**Written task:** Below this line is the material. Write out only its lines from the one containing "fill_sheet()" through the one containing "return Vector((math.sin(turn) *", both kept, exactly.

-- Start Given information --

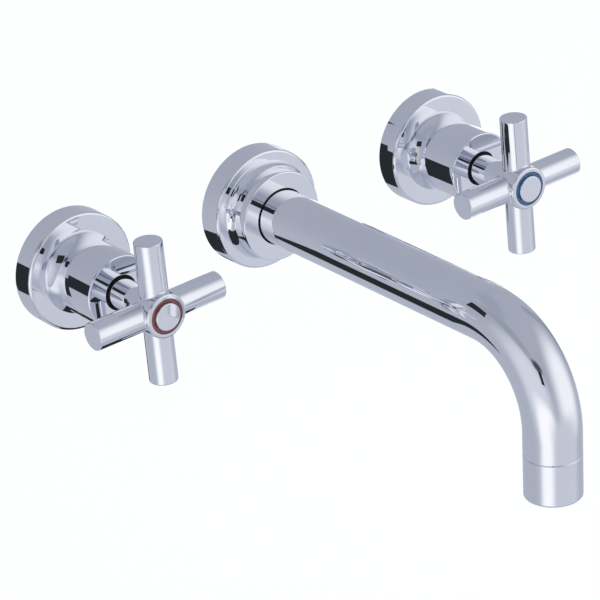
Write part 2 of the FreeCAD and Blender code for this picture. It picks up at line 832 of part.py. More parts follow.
def spout_tube(name):
    """Chromed tube that runs straight from the wall and bends down to the outlet."""
    body = new_body(name)
    path = new_sketch(body, "path", "YZ_Plane")
    turn_start = Vector(0, size("reach - bend_radius"), 0)
    turn_end = Vector(size("-bend_radius"), size("reach"), 0)
    middle_turn = math.radians(45)
    centre = Vector(turn_end.x, turn_start.y, 0)
    corner = centre + Vector(math.cos(middle_turn), math.sin(middle_turn), 0) * size("bend_radius")
    run = path.addGeometry(Part.LineSegment(Vector(0, size(TUBE_BACK), 0), turn_start))
    bend = path.addGeometry(Part.Arc(turn_start, corner, turn_end))
    leg = path.addGeometry(Part.LineSegment(turn_end, Vector(size("-tube_drop"), turn_end.y, 0)))
    forward = path.getPoint(bend, START).distanceToPoint(turn_start) < SAME
    near, far = (START, END) if forward else (END, START)
    path.addConstraint(Sketcher.Constraint("Coincident", run, END, bend, near))
    path.addConstraint(Sketcher.Constraint("Coincident", bend, far, leg, START))
    pin_point(path, run, START, "0", TUBE_BACK, "back")
    pin_point(path, run, END, "0", "reach - bend_radius", "turn_start")
    pin_point(path, leg, START, "-bend_radius", "reach", "turn_end")
    pin_point(path, leg, END, "-tube_drop", "reach", "end")
    set_radius(path, bend, "bend_radius", "bend")
    section = new_sketch(body, "section", "XY_Plane", TUBE_BACK)
    circle(section, "0", "0", "tube_radius", "outside")
    circle(section, "0", "0", "tube_radius - tube_wall", "inside")
    pipe = body.newObject("PartDesign::AdditivePipe", f"{name}_pipe")
    pipe.Profile = section
    pipe.Spine = (path, [])
    doc.recompute()
    bevelled(body, tube_end_edge(body), "seam_bevel")
    return body


def tube_end_edge(body):
    """Name of the outer edge at the tube's cut end."""
    names = []
    for number, edge in enumerate(body.Shape.Edges, start=1):
        low = edge.BoundBox.YMax < size("-tube_drop") + SAME
        if low and abs(edge.Length - 2 * math.pi * size("tube_radius")) < 10 * SAME:
            names.append(f"Edge{number}")
    return names


def hang_on_outlet(body):
    """Place a body drawn about the outlet's upright axis."""
    body.setExpression("Placement.Base.y", bound("-reach"))
    return body


def aerator_shell(name):
    """Chromed outlet shell whose neck screws into the tube."""
    body = turned(name, [
        (AERATOR_BORE, NECK_TOP),
        (AERATOR_NECK, NECK_TOP),
        (AERATOR_NECK, "-tube_drop"),
        ("tube_radius", "-tube_drop"),
        ("tube_radius", TIP),
        (AERATOR_LIP, TIP),
        (AERATOR_LIP, f"{TIP} + aerator_lip_height"),
        (AERATOR_BORE, f"{TIP} + aerator_lip_height"),
    ])
    bevelled(body, rim_edges(body, [("tube_radius", "-tube_drop")]), "seam_bevel")
    rounded(body, rim_edges(body, [("tube_radius", TIP)]), "aerator_edge")
    return body


def flow_restrictor(name):
    """Plastic disc with a ring of metering holes."""
    body = ring(name, "0", INSERT_RADIUS, RESTRICTOR_BACK, NECK_TOP)
    hole = new_sketch(body, "hole", "XY_Plane", NECK_TOP)
    circle(hole, "restrictor_circle", "0", "restrictor_hole")
    around(body, pocketed(body, hole, "restrictor_height"), "restrictor_count")
    return body


def aerator_insert(name):
    """Plastic cup above and skirt below a floor with a ring of jets."""
    inside = f"{INSERT_RADIUS} - insert_wall"
    floor_top = f"{RESTRICTOR_BACK} - insert_floor_at"
    floor_bottom = f"{floor_top} - insert_floor"
    body = turned(name, [
        ("0", floor_bottom),
        (inside, floor_bottom),
        (inside, SCREEN_TOP),
        (INSERT_RADIUS, SCREEN_TOP),
        (INSERT_RADIUS, RESTRICTOR_BACK),
        (inside, RESTRICTOR_BACK),
        (inside, floor_top),
        ("0", floor_top),
    ])
    jet = new_sketch(body, "jet", "XY_Plane", floor_top)
    circle(jet, "insert_jet_circle", "0", "insert_jet")
    around(body, pocketed(body, jet, "insert_floor"), "insert_jet_count")
    return body


def aerator_screen(name):
    """Pierced outlet screen: one hole in the middle and three rings of holes."""
    body = ring(name, "0", INSERT_RADIUS, f"{TIP} + aerator_lip_height", SCREEN_TOP)
    centre = new_sketch(body, "centre_hole", "XY_Plane", SCREEN_TOP)
    circle(centre, "0", "0", "screen_hole")
    pocketed(body, centre, "screen_thickness")
    for row in SCREEN_ROWS:
        hole = new_sketch(body, f"hole{row}", "XY_Plane", SCREEN_TOP)
        circle(hole, f"{row} * ({AERATOR_LIP} - screen_rim) / {len(SCREEN_ROWS)}", "0", "screen_hole")
        around(body, pocketed(body, hole, "screen_thickness"), f"{6 * row}")
    return body


# heights and radii that several spout pieces share
TUBE_BACK = "spout_nut_height + washer_thickness"
TUBE_INSIDE = "(tube_radius - tube_wall)"
ADAPTER_RADIUS = f"({TUBE_INSIDE} - solder_gap)"
NIPPLE_RADIUS = f"({ADAPTER_RADIUS} - adapter_wall - thread_gap)"
NIPPLE_BORE = f"({NIPPLE_RADIUS} - nipple_wall)"
COLLAR_RING_RADIUS = "tube_radius + slip_gap + collar_ring_section"
NECK_TOP = "-tube_drop + aerator_neck"
TIP = "-tube_drop - aerator_length"
RESTRICTOR_BACK = f"{NECK_TOP} - restrictor_height"
SCREEN_TOP = f"{TIP} + aerator_lip_height + screen_thickness"
SCREEN_ROWS = (1, 2, 3)
AERATOR_NECK = f"({TUBE_INSIDE} - thread_gap)"
AERATOR_BORE = f"({AERATOR_NECK} - aerator_wall)"
AERATOR_LIP = f"({AERATOR_BORE} - aerator_ledge)"
INSERT_RADIUS = f"({AERATOR_BORE} - insert_gap)"


def spout_station():
    """Every piece of the spout, from the wall outwards."""
    adapter_bore = f"{NIPPLE_RADIUS} + thread_gap"
    washer_rim = f"{TUBE_INSIDE} - insert_gap"
    facing = [
        spout_shank("spout_shank"),
        ring("shank_washer", adapter_bore, "tube_radius - washer_inset", "spout_nut_height", TUBE_BACK),
        ring("spout_adapter", adapter_bore, ADAPTER_RADIUS, TUBE_BACK, f"{TUBE_BACK} + adapter_length"),
        hollow_flange("spout_flange", "spout_flange_radius", "spout_flange_front", "spout_flange_edge",
                      "collar_spigot + thread_gap"),
        wall_seal("spout_wall_seal", "spout_flange_radius"),
        spout_collar("spout_collar"),
        o_rings("collar_o_ring", COLLAR_RING_RADIUS, "collar_ring_section", ["collar_front - collar_ring_setback"]),
        spout_tube("spout_tube"),
    ]
    hanging = [
        aerator_shell("aerator_shell"),
        ring("aerator_washer", f"{washer_rim} - aerator_washer_width", washer_rim,
             NECK_TOP, f"{NECK_TOP} + aerator_washer_height"),
        flow_restrictor("flow_restrictor"),
        aerator_insert("aerator_insert"),
        aerator_screen("aerator_screen"),
    ]
    placed = [face_room(piece) for piece in facing] + [hang_on_outlet(piece) for piece in hanging]
    return placed + [collar_set_screw("collar_set_screw")]


def check_and_write(pieces):
    """Stop on any failed feature or broken shape, then write each piece to its own file."""
    doc.recompute()
    for item in doc.Objects:
        if "Invalid" in item.State or "Error" in item.State:
            raise ValueError(f"{item.Name} did not compute: {item.State}")
    for piece in pieces:
        if piece.Shape.isNull() or not piece.Shape.isValid():
            raise ValueError(f"{piece.Label} has no sound shape")
    os.makedirs("parts", exist_ok=True)
    for piece in pieces:
        piece.Shape.exportStep(f"parts/{piece.Label}.step")
    print(f"{len(pieces)} pieces written")


fill_sheet()
check_and_write(handle_station("hot", -1) + spout_station() + handle_station("cold", 1))
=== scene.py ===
import json
import math

import bmesh
import bpy
from mathutils import Matrix, Vector


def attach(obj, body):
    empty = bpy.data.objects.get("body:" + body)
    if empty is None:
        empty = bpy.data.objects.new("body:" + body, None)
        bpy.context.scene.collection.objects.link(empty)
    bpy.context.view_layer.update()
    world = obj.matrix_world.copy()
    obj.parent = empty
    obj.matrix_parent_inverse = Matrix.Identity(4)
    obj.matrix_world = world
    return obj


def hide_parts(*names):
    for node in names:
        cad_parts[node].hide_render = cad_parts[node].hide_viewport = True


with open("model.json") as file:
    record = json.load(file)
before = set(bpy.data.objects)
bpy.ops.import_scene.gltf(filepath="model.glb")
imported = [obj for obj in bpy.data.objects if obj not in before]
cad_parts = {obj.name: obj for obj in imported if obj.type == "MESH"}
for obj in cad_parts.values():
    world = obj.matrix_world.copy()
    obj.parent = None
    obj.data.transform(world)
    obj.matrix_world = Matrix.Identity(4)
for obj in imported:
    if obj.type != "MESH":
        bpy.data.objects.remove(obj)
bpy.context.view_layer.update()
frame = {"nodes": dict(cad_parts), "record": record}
mm = 0.001
weld = 1e-4                                     # corners nearer than this, in millimetres, become one
print("frame loaded,", len(frame["nodes"]), "nodes")

photoCamera = {
    "azimuth": -36.684, "elevation": 24.295, "roll": -2.702,    # degrees, azimuth 0 looks at the front
    "distance": 1.62208, "aside": 0.022041, "raised": -0.044467,
    "lens": 214.337, "sensor": 36, "clip": (0.05, 50),
}


def facing(azimuth, elevation):
    turn, lift = math.radians(azimuth), math.radians(elevation)
    return Vector((math.sin(turn) * math.cos(lift), -math.cos(turn) * math.cos(lift), math.sin(lift)))


def makeCamera(shot):
    back = facing(shot["azimuth"], shot["elevation"])
    level = Vector((0, 0, 1)).cross(back).normalized()
    upright = back.cross(level)
    roll = math.radians(shot["roll"])
    right = level * math.cos(roll) + upright * math.sin(roll)
    up = upright * math.cos(roll) - level * math.sin(roll)
    camera = bpy.data.objects.new("camera", bpy.data.cameras.new("camera"))
    camera.data.sensor_width = shot["sensor"]
    camera.data.lens = shot["lens"]
    camera.data.clip_start, camera.data.clip_end = shot["clip"]
    place = back * shot["distance"] + right * shot["aside"] + up * shot["raised"]
    camera.matrix_world = Matrix.Translation(place) @ Matrix((right, up, back)).transposed().to_4x4()
    bpy.context.collection.objects.link(camera)
    bpy.context.scene.camera = camera


makeCamera(photoCamera)
bpy.context.scene.view_settings.view_transform = "Standard"
print("camera placed")


class Signal:                                   # one socket, so that sums on it add their Math nodes
    def __init__(self, graph, socket):
        self.graph, self.socket = graph, socket

    def __add__(self, other):
        return self.graph.maths("ADD", self, other)

    def __radd__(self, other):
        return self.graph.maths("ADD", other, self)

    def __mul__(self, other):
        return self.graph.maths("MULTIPLY", self, other)

    def __rmul__(self, other):
        return self.graph.maths("MULTIPLY", other, self)


class Graph:
    def __init__(self, owner):
        owner.use_nodes = True
        self.owner, self.tree = owner, owner.node_tree
        self.tree.nodes.clear()

    def add(self, kind, settings=None, inputs=None, output=0):
        node = self.tree.nodes.new("ShaderNode" + kind)
        for name, value in (settings or {}).items():
            setattr(node, name, value)
        for name, value in (inputs or {}).items():
            self.feed(node.inputs[name], value)
        return Signal(self, node.outputs[output]) if len(node.outputs) else node

    def feed(self, socket, value):
        if isinstance(value, Signal):
            self.tree.links.new(value.socket, socket)
        elif isinstance(value, tuple) and socket.type == "RGBA":
            socket.default_value = (*value, 1)
        else:
            socket.default_value = value

    def maths(self, operation, first, second):
        return self.add("Math", {"operation": operation}, {0: first, 1: second})

    def along(self, direction, way):
        return self.add("VectorMath", {"operation": "DOT_PRODUCT"}, {0: direction, 1: way}, "Value")

    def mix(self, factor, first, second):       # 6, 7 and 2 are the Mix node's colour sockets
        return self.add("Mix", {"data_type": "RGBA"}, {0: factor, 6: first, 7: second}, 2)

    def noise(self, place, scale, detail=4.0, roughness=0.55):
        inputs = {"Vector": place, "Scale": scale, "Detail": detail, "Roughness": roughness}
        return self.add("TexNoise", None, inputs)

    def fitted(self, value, low, high):
        inputs = {"Value": value, "From Min": low, "From Max": high}
        return self.add("MapRange", {"interpolation_type": "SMOOTHSTEP"}, inputs)

    def place(self, centre=(0, 0, 0), stretch=(1, 1, 1)):
        here = self.add("TexCoord", output="Object")
        shift = tuple(-c * s for c, s in zip(centre, stretch))
        return self.add("Mapping", None, {"Vector": here, "Location": shift, "Scale": stretch})

    def bump(self, height, distance, strength=1.0):
        return self.add("Bump", None, {"Height": height, "Distance": distance, "Strength": strength})

    def surface(self, inputs):
        shader = self.add("BsdfPrincipled", None, inputs)
        self.add("OutputMaterial", None, {"Surface": shader})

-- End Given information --

**Answer to this exercise:**
fill_sheet()
check_and_write(handle_station("hot", -1) + spout_station() + handle_station("cold", 1))
=== scene.py ===
import json
import math

import bmesh
import bpy
from mathutils import Matrix, Vector


def attach(obj, body):
    empty = bpy.data.objects.get("body:" + body)
    if empty is None:
        empty = bpy.data.objects.new("body:" + body, None)
        bpy.context.scene.collection.objects.link(empty)
    bpy.context.view_layer.update()
    world = obj.matrix_world.copy()
    obj.parent = empty
    obj.matrix_parent_inverse = Matrix.Identity(4)
    obj.matrix_world = world
    return obj


def hide_parts(*names):
    for node in names:
        cad_parts[node].hide_render = cad_parts[node].hide_viewport = True


with open("model.json") as file:
    record = json.load(file)
before = set(bpy.data.objects)
bpy.ops.import_scene.gltf(filepath="model.glb")
imported = [obj for obj in bpy.data.objects if obj not in before]
cad_parts = {obj.name: obj for obj in imported if obj.type == "MESH"}
for obj in cad_parts.values():
    world = obj.matrix_world.copy()
    obj.parent = None
    obj.data.transform(world)
    obj.matrix_world = Matrix.Identity(4)
for obj in imported:
    if obj.type != "MESH":
        bpy.data.objects.remove(obj)
bpy.context.view_layer.update()
frame = {"nodes": dict(cad_parts), "record": record}
mm = 0.001
weld = 1e-4                                     # corners nearer than this, in millimetres, become one
print("frame loaded,", len(frame["nodes"]), "nodes")

photoCamera = {
    "azimuth": -36.684, "elevation": 24.295, "roll": -2.702,    # degrees, azimuth 0 looks at the front
    "distance": 1.62208, "aside": 0.022041, "raised": -0.044467,
    "lens": 214.337, "sensor": 36, "clip": (0.05, 50),
}


def facing(azimuth, elevation):
    turn, lift = math.radians(azimuth), math.radians(elevation)
    return Vector((math.sin(turn) * math.cos(lift), -math.cos(turn) * math.cos(lift), math.sin(lift)))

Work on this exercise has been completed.